Egyptian debt yields surged last week as the lack of international help forced the government to accept the highest rates in almost three years, raising the risk it will fail to meet its budget deficit target.
The country's Finance Ministry allowed the rate on one-year notes to surge 62 basis points, or 0.62 percentage point, to 13.60 per cent, the highest since November 2008, at last week's auctions. The ministry cancelled the sale of three-month and nine-month securities yesterday, just as in June after investors asked for yields it deemed too high.
"The Finance Ministry confused the market by allowing the significant climb in yields last week, then cancelling an auction," said Nasser Abouelseoud, head of fixed income at Bank of Alexandria, the Cairo-based unit of Italy's Intesa Sanpaolo SpA. "But it's too late, the market got greedy and it will continue to pressure for higher rates."
The government had until the end of last month kept a lid on gains in local borrowing costs by accepting only the lowest bids at weekly debt sales in the aftermath of the uprising that toppled President Hosni Mubarak in February.

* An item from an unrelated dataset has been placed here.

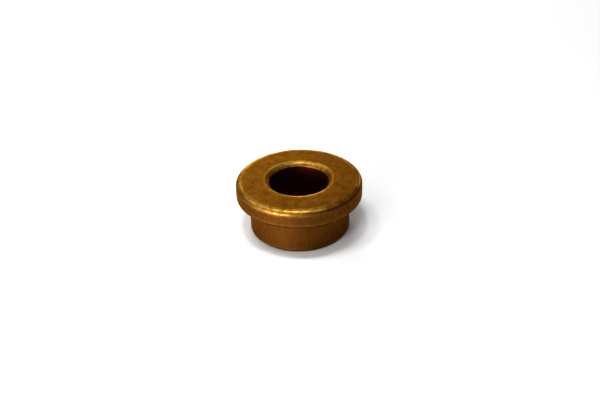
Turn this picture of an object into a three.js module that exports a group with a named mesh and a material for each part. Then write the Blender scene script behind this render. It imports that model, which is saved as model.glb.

European and Arab assistance has largely not come through, according to former Finance Minister Samir Radwan, and the country turned down a $3 billion International Monetary Fund loan in June.
The budget deficit is expected to widen to 9.9 per cent of gross domestic product this fiscal year from 9.5 per cent a year ago, according to EFG-Hermes Holding, the biggest publicly traded Arab investment Bank.
Egypt's credit rating was slashed by Moody's Investors Service twice this year to Ba3, three levels below investment grade. The company said in June the "political environment was the main source of uncertainty." Fitch Ratings lowered Egypt by one level to BB on February 3, two levels below investment grade.